Migration is also the right time to standardize retention policies, classify data, and remove obsolete backup jobs. Many enterprises carry years of inherited backup schedules that no longer match current operations. A structured migration program should define target-state recovery objectives, redesign backup boundaries around business services, and validate restore procedures before cutover.
Migration checkpoints
- Map every ERP dependency to a backup and restore owner
- Replace server-centric recovery assumptions with service-centric runbooks
- Validate database consistency after migration tooling and replication cutover
- Reassess retention against current compliance and operational needs
- Test failback and rollback paths before production go-live
Enterprise deployment guidance for manufacturing ERP continuity
For most enterprises, the strongest model is a layered cloud ERP architecture with managed database protection, immutable object storage backup, infrastructure-as-code for application rebuild, and cross-region disaster recovery for critical workloads. This supports cloud scalability while keeping recovery procedures operationally realistic. It also reduces dependence on manual server restoration, which is often the slowest and least reliable part of ERP recovery.

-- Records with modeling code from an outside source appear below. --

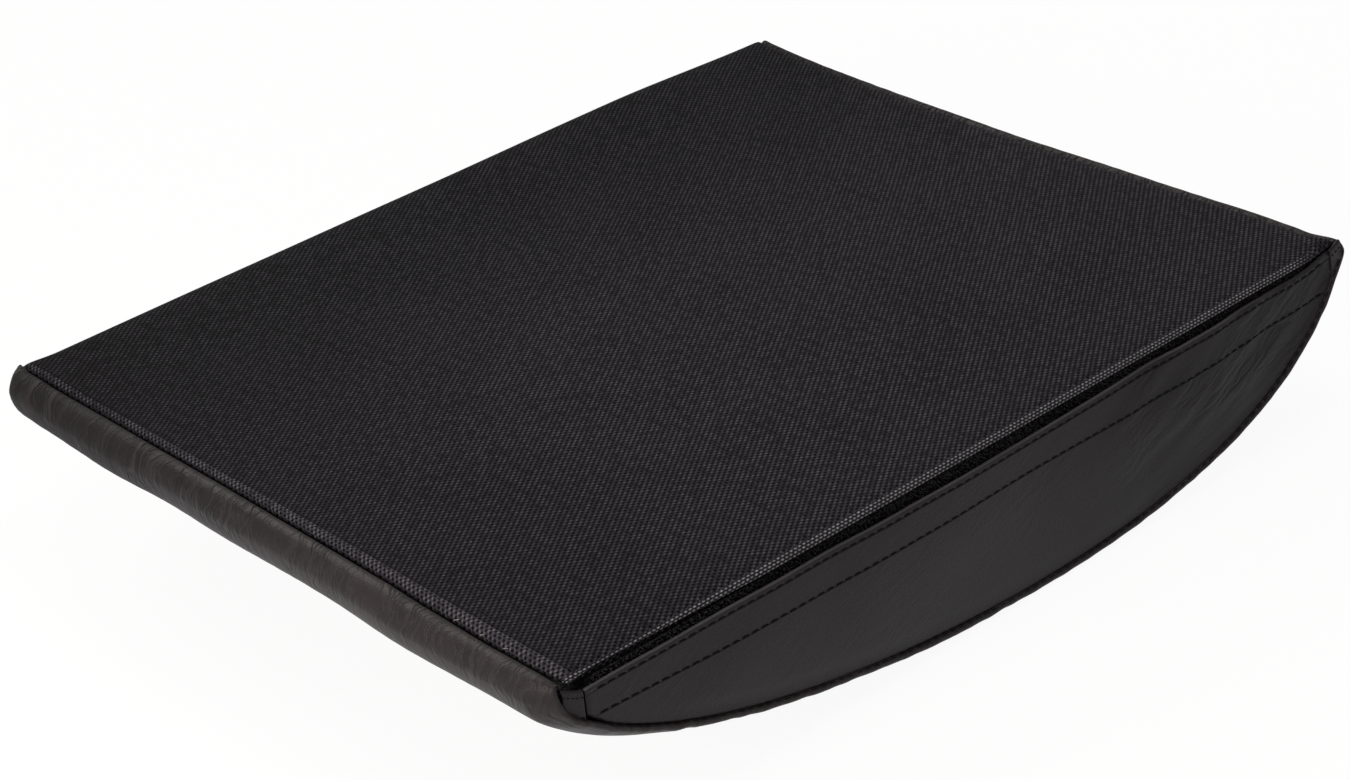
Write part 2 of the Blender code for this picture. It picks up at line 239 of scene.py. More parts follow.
# Right side with its closure, and the two corner tabs
SIDE_COLUMN = 0.0022
SIDE_ROWS = 26
SIDE_BULGE = 0.002
SIDE_WAVE_RAMP = 0.09
SIDE_WAVE = 0.0004
CREASE_DEPTH = 0.0009
CREASE_START = 0.03
CREASE_RAMP = 0.1
CREASE_ACROSS = 0.365
CREASE_DOWN = 0.93
SLIP_WOBBLE = 0.0002
SLIP_FADE = (0.004, 0.024)
HEM_ROLL = 0.0008
HEM_STEPS = 6
HEM_TURN = 0.0032
HEM_ROW = 0.0086
TAPE_ROW = 0.0183
SEAM_CURL_START = 0.0013
SEAM_CURL = ((0.0002, 0.0007), (0.0005, 0.0002), (0.0010, -0.0005))
BLEND_START = 0.0242
BLEND_END = 0.0186
TAB_STEP = 0.0005
TAB_ROWS = 8
NEAR_TAB_TOP = (SIDE_TOP_DEPTH + 0.0007, 0.0027)
FAR_TAB_TOP = (0.0038, 0.0021)

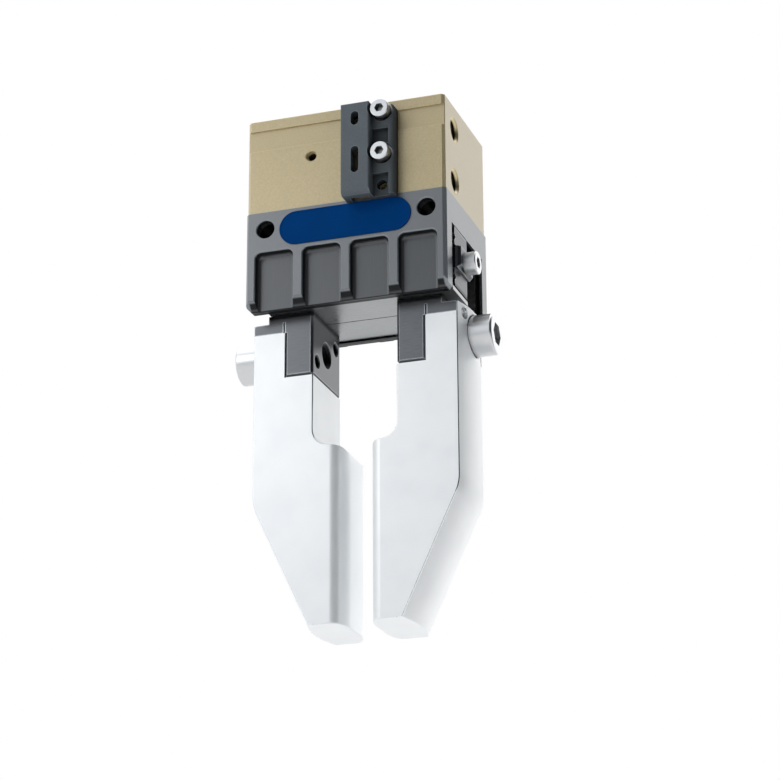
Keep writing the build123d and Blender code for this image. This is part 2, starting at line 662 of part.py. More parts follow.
def make_finger():
    """The finger: a side outline, a crowned outer face and a gripping face swept back at both edges."""
    under_skin = 2 * FINGER_ROUND  # the outline stays this far inside the crowned skin
    with BuildPart() as finger:
        with BuildSketch(y_plane(JAW_HALF_D)) as outline:
            with BuildLine():
                Polyline(
                    (POST_OUT, FOOT_BOTTOM),
                    (FINGER_EDGE - under_skin, FOOT_BOTTOM),
                    (FINGER_EDGE - under_skin, FINGER_BEND_Z),
                    (TIP_OUT - under_skin, TIP_BOTTOM),
                    (TIP_IN, TIP_BOTTOM),
                    (TIP_IN, LEDGE_Z - 0.6),
                    (FINGER_RECESS, LEDGE_Z + 0.4),
                    (FINGER_RECESS, POST_BOTTOM - 0.1),
                    (POST_OUT, POST_BOTTOM - 0.1),
                    close=True,
                )
            make_face()
            bend = outline.vertices().sort_by_distance((FINGER_EDGE, FINGER_BEND_Z))[0]
            fillet(bend, FINGER_BEND_R - under_skin)
            fillet(outline.vertices().sort_by_distance((FINGER_RECESS, LEDGE_Z + 0.4))[0], 4.0)
            fillet(outline.vertices().sort_by_distance((TIP_IN, LEDGE_Z - 0.6))[0], 1.5)
        extrude(amount=2 * JAW_HALF_D)
        side_edges = finger.faces().filter_by(Axis.Y).edges()
        clear_z = (TIP_BOTTOM + 1, POST_BOTTOM - 1)
        fillet(side_edges.filter_by(lambda edge: clear_z[0] < edge.center().Z < clear_z[1]), FINGER_ROUND)
        add(make_finger_crown())
        outer = FINGER_EDGE + FINGER_CROWN_R
        block(-outer, outer, -JAW_HALF_D, JAW_HALF_D, TIP_BOTTOM, FOOT_BOTTOM, Mode.INTERSECT)
        # plan outline: the gripping face is flat in the middle and swept back to the front and back
        sweep_y = JAW_HALF_D - TIP_FLAT_HALF
        with BuildSketch(Plane.XY.offset(TIP_BOTTOM)):
            with BuildLine():
                centre_x = TIP_IN + TIP_SWEEP_X
                front_centre, back_centre = (centre_x, -TIP_FLAT_HALF), (centre_x, TIP_FLAT_HALF)
                Line((TIP_IN, -TIP_FLAT_HALF), (TIP_IN, TIP_FLAT_HALF))
                EllipticalCenterArc(back_centre, TIP_SWEEP_X, sweep_y, start_angle=90, arc_size=90)
                Line((centre_x, JAW_HALF_D), (outer, JAW_HALF_D))
                Line((outer, JAW_HALF_D), (outer, -JAW_HALF_D))
                Line((outer, -JAW_HALF_D), (centre_x, -JAW_HALF_D))
                EllipticalCenterArc(front_centre, TIP_SWEEP_X, sweep_y, start_angle=180, arc_size=90)
            make_face()
        extrude(amount=FOOT_BOTTOM - TIP_BOTTOM, mode=Mode.INTERSECT)
        fillet(finger.faces().sort_by(Axis.Z)[0].edges(), FINGER_ROUND)
        # the top is narrower, between the jaw's ears
        for side in (-1, 1):
            y0, y1 = sorted((side * JAW_HALF_D, side * (JAW_HALF_D - EAR_T)))
            block(POST_OUT, FINGER_EDGE, y0, y1, EAR_BOTTOM, FOOT_BOTTOM, Mode.SUBTRACT)
        # spotface and clearance hole of the screw, and the pin holes
        hole_l = SCREW_SEAT_X + 2 - POST_OUT
        with Locations(x_plane(SCREW_SEAT_X + 2)):
            with Locations((0, AXIS_Z)):
                CounterBoreHole(3.3, counter_bore_radius=SCREW_SEAT_R, counter_bore_depth=2, depth=hole_l)
            with Locations(*PIN_PLACES):
                Hole(radius=PIN_D / 2, depth=hole_l)
    return finger.part


def make_finger_screw():
    shank_end = 12.6
    shank_d = 2 * (SCREW_MINOR_R - HOLE_PLAY)
    screw = cap_screw(head_d=10.0, head_h=6.0, key=5.0, shank_d=shank_d, shank_l=SCREW_SEAT_X - shank_end)
    seat = Plane(origin=(SCREW_SEAT_X, 0, AXIS_Z), x_dir=(0, 1, 0), z_dir=(1, 0, 0))
    return place_group(screw, [seat])


def make_dowel_pins():
    with BuildPart() as pin:
        with BuildSketch():
            Circle(PIN_D / 2 - 0.01)
        extrude(amount=PIN_L)
        chamfer(pin.edges(), 0.3)
    start_x = 12.2
    planes = [Plane(origin=(start_x, y, z), x_dir=(0, 1, 0), z_dir=(1, 0, 0)) for y, z in PIN_PLACES]
    return place_group(pin.part, planes)


# --- switch cam on the right jaw ------------------------------------------------------------------


def make_switch_cam():
    with BuildPart() as switch_cam:
        block(RAIL_LONG_END, RAIL_LONG_END + CAM_T, *CAM_Y, *CAM_Z)
        outer_edges = switch_cam.faces().sort_by(Axis.X)[-1].edges()
        chamfer([outer_edges.sort_by(Axis.Z)[0], outer_edges.sort_by(Axis.Y)[0]], CAM_BEVEL)
        with Locations(x_plane(RAIL_LONG_END + CAM_T)):
            with Locations(CAM_AXIS):
                Hole(radius=1.6, depth=CAM_T)
    return switch_cam.part


def make_switch_cam_screw():
    screw = cap_screw(head_d=5.5, head_h=3.0, key=2.5, shank_d=2.5 - 2 * HOLE_PLAY, shank_l=8.0)
    seat = Plane(origin=(RAIL_LONG_END + CAM_T, *CAM_AXIS), x_dir=(0, 1, 0), z_dir=(1, 0, 0))
    return place_group(screw, [seat])


# --- write every piece ----------------------------------------------------------------------------

os.makedirs("parts", exist_ok=True)

save(make_upper_housing(), "upper_housing")
save(make_lower_housing(), "lower_housing")
save(make_nameplate(), "nameplate")
save(make_housing_seal(), "housing_seal")
ring_bore = ROD_D + 2 * HOLE_PLAY
step_z = SEAM_Z - ROD_SEAL_H
save(make_ring(ROD_SEAL_D, ring_bore, step_z + BUSH_GAP / 2, SEAM_Z), "rod_seal")
save(make_ring(BUSH_D, ring_bore, CHANNEL_TOP, step_z - BUSH_GAP / 2), "rod_bush")
save(make_tie_screws(), "housing_tie_screws")
save(make_sensor_bracket(), "sensor_bracket")
save(make_bracket_screws(), "bracket_screws")
save(make_bracket_washers(), "bracket_washers")
save(make_center_guide_plates(), "center_guide_plates")

save(make_piston(), "piston")
save(make_piston_seal(), "piston_seal")
save(make_piston_magnet(), "piston_magnet")
save(make_piston_rod(), "piston_rod")
save(make_wedge_hook(), "wedge_hook")
save(make_piston_bolt(), "piston_bolt")

for label, maker in (
    ("guide_strip", make_guide_strip),
    ("roller_cage", make_roller_cage),
    ("rollers", make_rollers),
):
    save(maker(), f"{label}_front")
    save(turned(maker()), f"{label}_back")

save(make_cover_strip(), "cover_strip_right")
save(turned(make_cover_strip()), "cover_strip_left")
for label, maker in (
    ("base_jaw", make_base_jaw),
    ("finger", make_finger),
    ("finger_screw", make_finger_screw),
    ("dowel_pins", make_dowel_pins),
):
    save(maker(), f"{label}_right")
    save(turned(maker()), f"{label}_left")

save(make_switch_cam(), "switch_cam")
save(make_switch_cam_screw(), "switch_cam_screw")
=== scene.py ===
import json
import math

import bpy
from mathutils import Matrix, Vector


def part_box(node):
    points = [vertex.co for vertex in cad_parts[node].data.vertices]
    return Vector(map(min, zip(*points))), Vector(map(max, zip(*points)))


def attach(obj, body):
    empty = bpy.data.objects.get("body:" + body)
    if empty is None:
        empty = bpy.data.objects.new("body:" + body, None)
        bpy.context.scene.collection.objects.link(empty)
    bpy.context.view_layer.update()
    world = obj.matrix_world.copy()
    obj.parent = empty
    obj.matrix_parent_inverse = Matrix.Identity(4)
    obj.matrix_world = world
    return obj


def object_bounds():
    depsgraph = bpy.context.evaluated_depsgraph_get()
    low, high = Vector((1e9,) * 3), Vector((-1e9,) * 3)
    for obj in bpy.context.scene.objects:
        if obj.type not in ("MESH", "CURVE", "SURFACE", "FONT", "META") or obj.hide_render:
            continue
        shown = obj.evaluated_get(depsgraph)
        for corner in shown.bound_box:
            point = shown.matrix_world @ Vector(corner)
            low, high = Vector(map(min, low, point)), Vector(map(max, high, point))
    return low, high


# A two-finger pneumatic gripper, hanging fingers down in a white studio. Lengths are in metres, apart from
# those given to the material helpers, which are in millimetres.
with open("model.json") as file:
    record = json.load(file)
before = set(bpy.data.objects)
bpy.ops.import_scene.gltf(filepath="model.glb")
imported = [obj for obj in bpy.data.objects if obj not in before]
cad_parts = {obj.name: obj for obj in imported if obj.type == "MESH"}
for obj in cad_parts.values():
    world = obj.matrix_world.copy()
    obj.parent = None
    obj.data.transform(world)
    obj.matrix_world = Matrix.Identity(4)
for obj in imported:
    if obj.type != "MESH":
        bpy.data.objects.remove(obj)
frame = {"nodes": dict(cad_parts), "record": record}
cad_low, cad_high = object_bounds()
nodes = frame["nodes"]

MM = 0.001

# --- where the masks of the materials lie, in millimetres -----------------------------------------
ANYWHERE = 1000.0  # a limit past every face
# each pair of heights is where a mask starts and where it is full, and the mask stays full past that
BELOW_TOP_FACE = (-0.2, -0.5)
# painted shade on the guide housing's lower face
HOUSING_UNDERSIDE_SHADE = (-48.55, -48.75)
# the jaws' painted shade in bores and beside the housing lies only below these heights
BELOW_RAILS = (-46.0, -46.6)
# painted shade on the part of the jaws next to the housing
JAW_SHADE_BAND = (-49.7, -49.1)  # the part of the jaws next to the housing
SEAT_REACH = 0.35  # how far outside a skin's limit across X the shallow seats round the ports lie
TIP_SWEEP = 10.1  # rounded edges nearer X = 0 than this are the fingertips' wide sweeps

# shares by which painted shade darkens hollows, crevices and hidden faces
DARK = -0.85
DARKEST = -0.9

# --- threads, lengths as shares of the pitch ------------------------------------------------------
STEPS_PER_TURN = 28
RIDGE_WIDTH = 0.85
RIDGE_HEIGHT = 0.5
RIDGE_SUNK = 0.02 * MM  # into the wall of the bore, in metres
END_HEIGHT = 0.1  # what is left of a ridge's height at its inner end, as a share

# --- studio ---------------------------------------------------------------------------------------
FLOOR_DROP = 0.65
FLOOR_HALF = 4.0
WHITE = (1.0, 1.0, 1.0)
ROOM_GREY = (0.26, 0.265, 0.28)
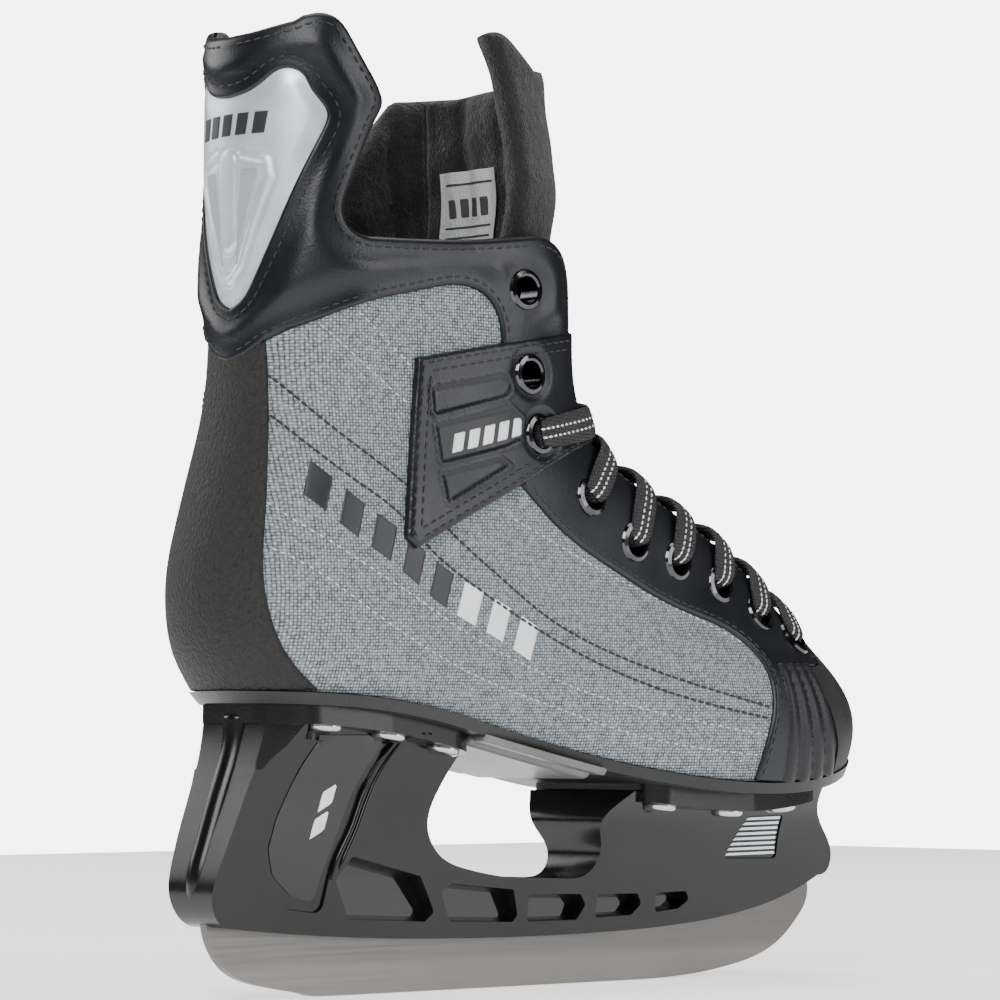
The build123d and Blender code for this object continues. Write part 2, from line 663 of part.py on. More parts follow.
def corner_radii(points):
    """Largest bend radius that fits at each inner point of a route."""
    radii = []
    for a, b, c in zip(points, points[1:], points[2:]):
        turn = radians((b - a).get_angle(c - b))
        run = min((b - a).length, (c - b).length)
        radii.append(min(0.45 * run / max(tan(turn / 2), 0.01), 60))
    return radii


with BuildPart() as lace:
    with BuildLine() as route:
        FilletPolyline(*lace_points, radius=corner_radii(lace_points))
    with BuildSketch(Plane(origin=route.line @ 0, z_dir=route.line % 0)):
        Circle(LACE_R)
    sweep()
print("lace length mm", round(sum(edge.length for edge in route.edges())))
save(lace.part, "lace")

with BuildPart() as aglets:
    for end, inward in ((lace_points[0], lace_points[1]), (lace_points[-1], lace_points[-2])):
        with BuildSketch(Plane(origin=end, z_dir=end - inward)):
            Circle(LACE_R + 0.2)
        extrude(amount=AGLET_LENGTH)
save(aglets.part, "aglets")
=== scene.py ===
"""Looks of the ice skate. Lengths in this script are in millimetres until a mesh is made."""
import math

import bpy
import numpy as np
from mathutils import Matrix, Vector
from mathutils.bvhtree import BVHTree
from mathutils.geometry import delaunay_2d_cdt


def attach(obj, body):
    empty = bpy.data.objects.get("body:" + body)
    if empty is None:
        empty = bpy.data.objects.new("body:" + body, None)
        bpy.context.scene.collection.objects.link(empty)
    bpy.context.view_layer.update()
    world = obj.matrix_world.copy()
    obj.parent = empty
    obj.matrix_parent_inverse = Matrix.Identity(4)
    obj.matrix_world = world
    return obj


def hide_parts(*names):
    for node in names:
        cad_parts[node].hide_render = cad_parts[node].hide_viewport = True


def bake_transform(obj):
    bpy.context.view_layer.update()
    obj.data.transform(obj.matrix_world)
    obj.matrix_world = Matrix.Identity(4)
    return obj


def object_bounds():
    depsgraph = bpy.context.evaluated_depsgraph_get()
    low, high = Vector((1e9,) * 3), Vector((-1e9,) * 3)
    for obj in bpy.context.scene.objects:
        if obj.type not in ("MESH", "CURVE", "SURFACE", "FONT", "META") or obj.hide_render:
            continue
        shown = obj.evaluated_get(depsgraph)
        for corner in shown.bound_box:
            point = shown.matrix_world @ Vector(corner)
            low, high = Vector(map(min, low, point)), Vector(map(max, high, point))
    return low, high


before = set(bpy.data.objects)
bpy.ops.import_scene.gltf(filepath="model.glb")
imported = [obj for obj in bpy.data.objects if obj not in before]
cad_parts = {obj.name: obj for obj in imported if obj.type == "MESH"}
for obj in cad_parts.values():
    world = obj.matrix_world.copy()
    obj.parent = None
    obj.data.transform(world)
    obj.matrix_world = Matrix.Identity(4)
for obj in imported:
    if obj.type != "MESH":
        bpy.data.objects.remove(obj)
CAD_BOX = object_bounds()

MM = 0.001

# The boot's outer form, in millimetres, from below the sole to the guard's top: rear point
# (x, z), front point (x, z), half-widths at the rear, middle and front, and nose length.
STATIONS = [
    ((-103, 72), (112, 42), 26, 27, 38, 46),
    ((-109, 85), (118, 60), 30, 31, 44, 48),
    ((-116, 97), (122.5, 77), 33, 35, 45, 48),
    ((-118.5, 109), (117, 90), 33.5, 36, 41, 46),
    ((-118, 121), (106, 105), 33.5, 36.5, 34, 44),
    ((-115, 134), (82, 122), 33, 37, 32, 34),
    ((-111, 149), (52, 137.5), 32.5, 37.5, 32, 26),
    ((-107.5, 164), (23, 152), 32, 37, 32, 20),
    ((-106, 178), (8, 169), 31.5, 36.5, 33, 17),
    ((-105.6, 196), (3.5, 193), 31, 36, 34, 15),
    ((-106.5, 222), (1, 222), 30, 35, 34.5, 14),
    ((-106.5, 250), (-2, 250), 29.5, 33, 32, 14),
    ((-106, 280), (-4, 280), 29, 31, 30, 14),
]
BLUNT_SECTIONS = 4
TOE_SWING = 4.0              # the toe turns this far to the inner side
TOE_REACH = 125.0


def toe_swing(x):
    """Sideways shift of the form towards the inner side, at x."""
    return TOE_SWING * (max(x, 0) / TOE_REACH) ** 2


def section_ring(index):
    """Points of one section in millimetres: rear, outer side, front, inner side."""
    (xr, zr), (xf, zf), rear, middle, front, nose = STATIONS[index]
    length = math.hypot(xf - xr, zf - zr)
    blunt = 1.2 if index < BLUNT_SECTIONS else 1.0
    side = [(rear * (1 - math.cos(math.radians(a))), rear * math.sin(math.radians(a))) for a in (30, 60, 90)]
    side.append(((rear + length - nose) / 2, middle))
    for angle in (90, 60, 30):
        a = math.radians(angle)
        side.append((length - nose * (1 - math.cos(a)) ** blunt, front * math.sin(a) ** (1 / blunt)))
    flat = [(0, 0)] + [(u, -v) for u, v in side] + [(length, 0)] + [(u, v) for u, v in reversed(side)]
    slope = ((xf - xr) / length, (zf - zr) / length)
    return np.array([
        (xr + u * slope[0], v + toe_swing(xr + u * slope[0]), zr + u * slope[1]) for u, v in flat
    ])


def spline_weights(knots, at, period=None):
    """Weights of a cubic spline through values at the knots: rows for each place in at."""
    n = len(knots)
    step = np.diff(np.append(knots, knots[0] + period)) if period else np.diff(knots)
    system, right = np.zeros((n, n)), np.zeros((n, n))
    for i in range(n):
        if not period and i in (0, n - 1):
            system[i, i] = 1
            continue
        before, after = step[i - 1], step[i]
        j, k = (i - 1) % n, (i + 1) % n
        system[i, j] += before
        system[i, i] += 2 * (before + after)
        system[i, k] += after
        right[i, j] += 6 / before
        right[i, i] -= 6 / before + 6 / after
        right[i, k] += 6 / after
    bend = np.linalg.solve(system, right)
    eye = np.eye(n)
    place = np.asarray(at, float)
    place = np.mod(place - knots[0], period) + knots[0] if period else place
    cell = np.clip(np.searchsorted(knots, place, side="right") - 1, 0, len(step) - 1)
    h = step[cell][:, None]
    b = ((place - knots[cell])[:, None]) / h
    a = 1 - b
    low, high = cell, (cell + 1) % n
    return (a * eye[low] + b * eye[high]
            + ((a**3 - a) * bend[low] + (b**3 - b) * bend[high]) * h * h / 6)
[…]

Organizations with multiple plants should standardize backup policy templates but allow plant-specific recovery priorities. A central platform team can govern encryption, retention, and monitoring, while local operations teams participate in restore testing for plant-critical workflows. In SaaS infrastructure environments, product and platform teams should jointly define tenant recovery models, because application design decisions directly affect backup granularity and restore speed.
The practical objective is not maximum redundancy everywhere. It is a continuity design that matches manufacturing risk, can be tested regularly, and can be operated under pressure. Enterprises that align hosting strategy, backup architecture, DevOps workflows, and security controls are better positioned to maintain ERP continuity during both routine failures and major incidents.